The initialization of the ground relies on assumptions of indoor air temperatures (as they are not yet calculated by EnergyPlus). When a thermostat is assigned to a zone with Kiva foundation surfaces, the assumed temperature is equal to the setpoint (or a weighted average of heating and cooling setpoints depending on outdoor temperature). For zones without thermostats, a constant 22 oC indoor temperature is assumed.

Validation[LINK]

Kiva has been tested against the BESTEST Ground coupled cases with accuracy within 3% of the reference solutions (Kruis and Krarti, 2015).

References[LINK]

[1] N. Kruis and M. Krarti, “KivaTM: A Numerical Framework for Improving Foundation Heat Transfer Calculations,” Journal of Building Performance Simulation, vol. 8, no. 6, pp. 449-468, 2015.

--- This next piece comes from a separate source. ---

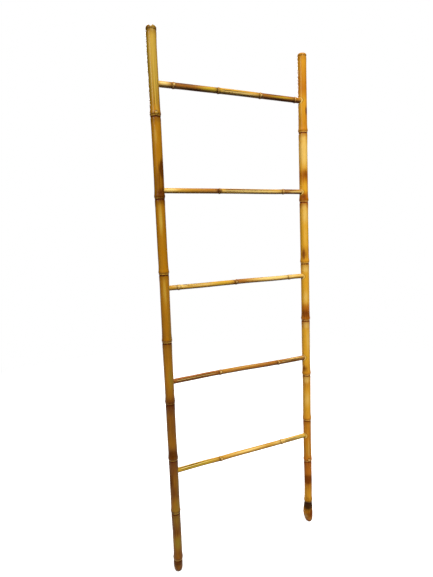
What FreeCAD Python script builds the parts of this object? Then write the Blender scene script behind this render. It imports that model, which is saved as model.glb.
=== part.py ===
import FreeCAD, Part
import math
import os

# A ladder of whole bamboo canes. The stiles stand along Z, the rungs run along X and the pegs are
# driven in from the back, which faces +Y. The origin is on the floor, midway between the feet.

os.makedirs("parts", exist_ok=True)

# Overall sizes, in millimetres
left_stile_height = 1800.0
right_stile_height = 1795.0
stile_spacing = 561.0
bottom_rung_height = 365.5
rung_pitch = 316.5

# Canes of the stiles: outside diameters between the nodes, at the foot and at the top
left_foot_diameter = 30.6
left_top_diameter = 32.6
right_foot_diameter = 30.0
right_top_diameter = 31.6
stile_wall = 4.5
stile_node_wall = 4.0
stile_ridge_rise = 1.6
stile_ridge_height = 6.0
stile_flare_length = 22.0
stile_bud_radius = 5.5
stile_bud_proud = 0.8
stile_groove_radius = 6.0
stile_groove_depth = 1.1

# Canes of the rungs, which are thick-walled and nearly solid
rung_diameter = {"bottom_rung": 17.0, "lower_rung": 17.5, "middle_rung": 16.5, "upper_rung": 17.0,
                 "top_rung": 19.0}
rung_ridge_rise = 1.2
rung_ridge_height = 3.0
rung_flare_length = 9.0
rung_bud_radius = 3.4
rung_bud_proud = 0.6
rung_groove_radius = 5.0
rung_groove_depth = 1.3

# Joints: the end of each rung goes through the inner wall of the stile, crosses its bore and is
# locked by a whittled, eight-sided peg from the back
mortise_clearance = 0.15
rung_end_gap = 0.3
peg_width = 4.4
peg_sides = 8
peg_clearance = 0.1
peg_past_rung = 1.0
peg_head_proud = 0.2
overrun = 20.0

# Cut top of each stile, just above a node, with its edge rounded over in steps
top_flat_diameter = 20.0
top_round_steps = 3

# Left foot: the cane ends in a rounded stub. Right foot: a crooked root end.
left_foot_flat_diameter = 13.0
right_foot_flat_diameter = 14.0
root_bulge = 3.6

# Node heights as shares of the stile's height, from the foot up
left_node_share = (0.0245, 0.121, 0.227, 0.3373, 0.4532, 0.578, 0.712, 0.852, 0.993)
right_node_share = (0.0478, 0.1443, 0.2384, 0.3401, 0.4602, 0.5816, 0.7086, 0.8472, 0.995)

# Places of the rungs above the bottom rung, as shares of the pitch
rung_step_share = {"bottom_rung": 0.0, "lower_rung": 0.995, "middle_rung": 1.987, "upper_rung": 2.975,
                   "top_rung": 4.0}

# Node places along each rung, as shares of the way from the left stile's axis to the right one's
rung_node_share = {
    "bottom_rung": (0.313, 0.775),
    "lower_rung": (0.330, 0.762),
    "middle_rung": (0.080, 0.462, 0.862),
    "upper_rung": (0.370, 0.828),
    "top_rung": (0.105, 0.387, 0.673, 0.930),
}

# Buds, the scars of cut branches: the node that bears one, counted from the cane's start, and its
# place round the cane, as a share of a turn from the front towards a rung's top or a stile's left
left_bud_share = ((7, 0.022),)
right_bud_share = ((1, 0.040),)
rung_bud_share = {
    "bottom_rung": ((0, 0.03),),
    "lower_rung": ((0, 0.045), (1, 0.022)),
    "middle_rung": ((0, 0.055), (1, 0.014)),
    "upper_rung": ((0, 0.014),),
    "top_rung": ((0, 0.014), (2, -0.014)),
}
bud_taper_share = 0.6

# Grooves, where a bud pressed on the cane as it grew: the stretch that bears one, its place as a
# share of a turn, and the share of the stretch that it fades over. Stretch 0 is before the first node.
left_groove_share = ((8, 0.022, 0.75),)
right_groove_share = ((2, 0.040, 0.5),)
rung_groove_share = {
    "bottom_rung": ((0, 0.11, 0.9), (2, 0.055, 0.9)),
    "lower_rung": ((0, 0.04, 0.9), (2, 0.033, 0.9)),
    "middle_rung": ((1, 0.14, 0.6),),
    "upper_rung": ((1, 0.014, 0.9),),
    "top_rung": ((2, -0.028, 0.7),),
}

# Outline of the left foot: shares of the height of its lowest node above the floor, and shares of
# the cane's radius
left_foot_share = ((0.08, 0.66), (0.28, 0.88), (0.60, 1.0))

# Sections of the root end: shares of the height of the lowest node above the floor, shares of the
# cane's radius, and shares of the root's bulge, away from the ladder's middle
root_section_share = ((0.79, 1.10, -0.14), (0.65, 1.21, -0.54), (0.50, 1.25, -0.70), (0.345, 1.20, -0.35),
                      (0.195, 1.08, 0.32), (0.047, 0.82, 0.62))
root_tip_share = 0.75

front = FreeCAD.Vector(0, -1, 0)
back = FreeCAD.Vector(0, 1, 0)
up = FreeCAD.Vector(0, 0, 1)
along = FreeCAD.Vector(1, 0, 0)
origin = FreeCAD.Vector(0, 0, 0)


class Outline:
    """Half of a lengthwise section of a cane, in the XZ plane, which turns into a round solid."""

    def __init__(self, height):
        self.start = FreeCAD.Vector(0, 0, height)
        self.end = self.start
        self.edges = []

    def to(self, radius, height):
        point = FreeCAD.Vector(radius, 0, height)
        self.edges.append(Part.makeLine(self.end, point))
        self.end = point

    def round_in(self, radius, height, steps):
        """A quarter round from the point reached to a smaller radius, further up."""
        width = self.end.x - radius
        base = self.end.z
        for step in range(1, steps + 1):
            angle = math.radians(90 * step / steps)
            self.to(radius + width * math.cos(angle), base + (height - base) * math.sin(angle))

    def solid(self):
        self.to(0, self.end.z)
        self.edges.append(Part.makeLine(self.end, self.start))
        return Part.Face(Part.Wire(self.edges)).revolve(origin, up, 360)


class Cane:
    """The sizes that every cane has. The kinds of cane below add their own."""

    def __init__(self, first_diameter, last_diameter, length, node_shares):
        self.first_radius = first_diameter / 2
        self.last_radius = last_diameter / 2
        self.length = length
        self.nodes = [share * length for share in node_shares]

    def radius(self, height):
        return self.first_radius + (self.last_radius - self.first_radius) * height / self.length


class StileCane(Cane):
    wall = stile_wall
    ridge_rise = stile_ridge_rise
    ridge_height = stile_ridge_height
    flare_length = stile_flare_length
    bud_radius = stile_bud_radius
    bud_proud = stile_bud_proud
    groove_radius = stile_groove_radius
    groove_depth = stile_groove_depth


class RungCane(Cane):
    ridge_rise = rung_ridge_rise
    ridge_height = rung_ridge_height
    flare_length = rung_flare_length
    bud_radius = rung_bud_radius
    bud_proud = rung_bud_proud
    groove_radius = rung_groove_radius
    groove_depth = rung_groove_depth


def add_node_and_stretch(outline, cane, node, following):
    """The ridge swells steeply above the node and flares out into the straight stretch, which runs
    up to the following node."""
    radius = cane.radius((node + following) / 2)
    crest = node + cane.ridge_height
    outline.to(radius + cane.ridge_rise, crest)
    outline.to(radius, crest + min(cane.flare_length, (following - crest) / 2))
    outline.to(radius, following)


def facing(turn_share):
    """The way out of a standing cane at a share of a turn from its front."""
    angle = 2 * math.pi * turn_share
    return FreeCAD.Vector(-math.sin(angle), -math.cos(angle), 0)


def bud(cane, node, turn_share):
    """The trimmed stub of a branch: a low knob that stands just proud of the ridge."""
    outward = facing(turn_share)
    root = cane.radius(node) / 2
    reach = cane.radius(node) + cane.ridge_rise + cane.bud_proud - root
    foot = outward * root + up * (node + cane.ridge_height)
    return Part.makeCone(cane.bud_radius, cane.bud_radius * bud_taper_share, reach, foot, outward)


def groove(cane, low, high, turn_share, fade_share):
    """A round cutter that lies along the cane, deepest above the lower node, and lifts clear."""
    outward = facing(turn_share)
    start = low + cane.ridge_height + cane.flare_length
    fade = fade_share * (high - start)
    axis_distance = cane.radius(start) + cane.groove_radius - cane.groove_depth
    centre = outward * axis_distance + up * start
    run = up * fade + outward * (cane.groove_depth + cane.ridge_rise)
    cutter = Part.makeCylinder(cane.groove_radius, run.Length, centre, run)
    return cutter.fuse(Part.makeSphere(cane.groove_radius, centre))


def dress(body, cane, buds, grooves):
    """Adds the buds of a cane and cuts its grooves."""
    body = body.fuse([bud(cane, cane.nodes[index], turn_share) for index, turn_share in buds])
    levels = [0] + cane.nodes + [cane.length]
    for index, turn_share, fade_share in grooves:
        body = body.cut(groove(cane, levels[index], levels[index + 1], turn_share, fade_share))
    return body


def root_end(cane):
    """The crooked root end of the right stile, lofted through round sections with shifted centres."""
    node = cane.nodes[0]
    radius = cane.radius(node)
    sections = [(node, radius, 0)]
    for height_share, radius_share, shift_share in root_section_share:
        sections.append((height_share * node, radius_share * radius, shift_share * root_bulge))
    sections.append((0, right_foot_flat_diameter / 2, root_tip_share * root_bulge))
    rings = []
    for height, ring_radius, shift in sections:
        centre = FreeCAD.Vector(shift, 0, height)
        rings.append(Part.Wire(Part.makeCircle(ring_radius, centre, up)))
    return Part.makeLoft(rings, True, True)


def stub_end(outline, cane):
    """The left foot: a stub below the lowest node, rounded off to a small flat."""
    outline.to(left_foot_flat_diameter / 2, 0)
    for height_share, radius_share in left_foot_share:
        outline.to(radius_share * cane.radius(0), height_share * cane.nodes[0])
    outline.to(cane.radius(cane.nodes[0]), cane.nodes[0])


def cut_top(outline, cane):
    """The cane is cut just above its last node, and the edge of the cut is rounded over."""
    last = cane.nodes[-1]
    outline.to(cane.radius(last) + cane.ridge_rise / 2, last)
    outline.round_in(top_flat_diameter / 2, cane.length, top_round_steps)


def stile(cane, buds, grooves, with_root):
    """A whole cane with its foot, nodes and cut top, hollow between the nodes."""
    first = cane.nodes[0]
    outline = Outline(first if with_root else 0)
    if with_root:
        outline.to(cane.radius(first), first)
    else:
        stub_end(outline, cane)
    for node, following in zip(cane.nodes[:-1], cane.nodes[1:]):
        add_node_and_stretch(outline, cane, node, following)
    cut_top(outline, cane)
    body = outline.solid()
    if with_root:
        body = body.fuse(root_end(cane))
    hollows = []
    for low, high in zip(cane.nodes[:-1], cane.nodes[1:]):
        bore_radius = cane.radius((low + high) / 2) - cane.wall
        base = up * (low + stile_node_wall / 2)
        hollows.append(Part.makeCylinder(bore_radius, high - low - stile_node_wall, base, up))
    return dress(body, cane, buds, grooves).cut(hollows)


def rung(name, cane, reach):
    """A cane along Z, from the left stile's axis at nought, that reaches past both axes."""
    outline = Outline(-reach[-1])
    outline.to(cane.first_radius, -reach[-1])
    outline.to(cane.first_radius, cane.nodes[0])
    levels = cane.nodes + [cane.length + reach[1]]
    for node, following in zip(levels[:-1], levels[1:]):
        add_node_and_stretch(outline, cane, node, following)
    return dress(outline.solid(), cane, rung_bud_share[name], rung_groove_share[name])


def end_past_axis(stile_cane, height, rung_radius):
    """How far a rung goes past the stile's axis before its rim meets the far wall of the bore."""
    reach = stile_cane.radius(height) - stile_cane.wall - rung_end_gap
    return math.sqrt(reach ** 2 - rung_radius ** 2)


def to_ladder(shape, height):
    """Lays a rung along X, from the left stile's axis, at its height."""
    shape.rotate(origin, back, 90)
    shape.translate(FreeCAD.Vector(-stile_spacing / 2, 0, height))
    return shape


def peg(width, axis, head_depth, point_depth):
    """A whittled peg, or the hole that closes round it, driven from the back."""
    corner = width / 2 / math.cos(math.pi / peg_sides)
    ring = []
    for side in range(peg_sides + 1):
        angle = 2 * math.pi * (side + 0.5) / peg_sides
        ring.append(axis + back * head_depth + along * (corner * math.cos(angle)) + up * (corner * math.sin(angle)))
    return Part.Face(Part.makePolygon(ring)).extrude(front * (head_depth + point_depth))


def main():
    canes = {
        -1: StileCane(left_foot_diameter, left_top_diameter, left_stile_height, left_node_share),
        1: StileCane(right_foot_diameter, right_top_diameter, right_stile_height, right_node_share),
    }
    stiles = {
        -1: stile(canes[-1], left_bud_share, left_groove_share, False),
        1: stile(canes[1], right_bud_share, right_groove_share, True),
    }
    for side, body in stiles.items():
        body.translate(along * (side * stile_spacing / 2))

    pieces = {}
    pegs = {-1: [], 1: []}
    for name, diameter in rung_diameter.items():
        height = bottom_rung_height + rung_step_share[name] * rung_pitch
        radius = diameter / 2
        cane = RungCane(diameter, diameter, stile_spacing, rung_node_share[name])
        reach = {side: end_past_axis(canes[side], height, radius) for side in canes}
        body = to_ladder(rung(name, cane, reach), height)
        for side in canes:
            axis = FreeCAD.Vector(side * stile_spacing / 2, 0, height)
            mortise = Part.makeCylinder(radius + mortise_clearance, overrun * 2, axis, along * -side)
            surface = canes[side].radius(height)
            point_depth = radius + peg_past_rung
            pegs[side].append(peg(peg_width, axis, surface + peg_head_proud, point_depth))
            hole = peg(peg_width + 2 * peg_clearance, axis, surface + overrun, point_depth)
            stiles[side] = stiles[side].cut([mortise, hole])
            body = body.cut(hole)
        pieces[name] = body

    pieces["left_stile"] = stiles[-1]
    pieces["right_stile"] = stiles[1]
    pieces["left_stile_pegs"] = Part.makeCompound(pegs[-1])
    pieces["right_stile_pegs"] = Part.makeCompound(pegs[1])
    for name, shape in pieces.items():
        box = shape.BoundBox
        print(name, "solids", len(shape.Solids), "valid", shape.isValid(), "volume", round(shape.Volume),
              "x", round(box.XMin, 2), round(box.XMax, 2), "y", round(box.YMin, 2), round(box.YMax, 2),
              "z", round(box.ZMin, 2), round(box.ZMax, 2))
        shape.exportStep("parts/" + name + ".step")


main()
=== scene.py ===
# %% [markdown]
# A leaning ladder of whole bamboo canes, dressed for its portrait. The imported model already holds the
# right pieces in the right places. Here each cane gets the skin that a lathe and a boolean can't give it:
# sheath scars, swollen nodes, the flat that a bud presses into the stem, and a stem that is never quite
# straight. The lights and the camera come last.

# %% Load the frame
import bmesh
import bpy
import math
from mathutils import Matrix, Vector


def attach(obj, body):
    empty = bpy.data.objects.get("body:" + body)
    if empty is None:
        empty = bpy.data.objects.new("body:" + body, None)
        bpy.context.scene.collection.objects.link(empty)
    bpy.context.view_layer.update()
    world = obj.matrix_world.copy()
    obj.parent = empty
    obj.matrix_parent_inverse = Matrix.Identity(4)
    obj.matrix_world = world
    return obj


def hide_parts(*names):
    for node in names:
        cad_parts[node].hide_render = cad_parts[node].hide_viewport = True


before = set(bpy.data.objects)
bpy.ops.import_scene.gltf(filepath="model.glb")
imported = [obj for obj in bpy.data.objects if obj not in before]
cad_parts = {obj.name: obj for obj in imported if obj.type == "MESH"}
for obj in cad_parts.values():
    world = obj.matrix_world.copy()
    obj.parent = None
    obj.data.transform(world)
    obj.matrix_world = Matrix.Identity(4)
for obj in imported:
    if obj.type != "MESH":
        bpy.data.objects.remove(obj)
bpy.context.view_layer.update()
print("frame nodes:", sorted(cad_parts))

# %% [markdown]
# Bamboo is measured here in millimetres from the foot of each cane, as a ladder maker would, and a cane is
# brought to metres when it is finished. The stiles stand on their axes, 561 mm apart, and the rungs lie
# between them. These are the same values as in the part's source.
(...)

[2] N. Kruis, “Development and Application of a Numerical Framework for Improving Building Foundation Heat Transfer Calculations,” Ph.D. Dissertation. University of Colorado, 2015.

[3] N. Kruis and M. Krarti, “Three-dimensional accuracy with two-dimensional computation speed: using the KivaTM numerical framework to improve foundation heat transfer calculations,” Journal of Building Performance Simulation, vol. 10, no. 2, pp. 161?182, 2017.

[4] T. Williams and A. Williamson, “Estimating Water-Table Altitudes for Regional Ground-Water Flow Modeling, U.S. Gulf Coast,” Ground Water, vol. 27, no. 3, pp. 333-340, 1989.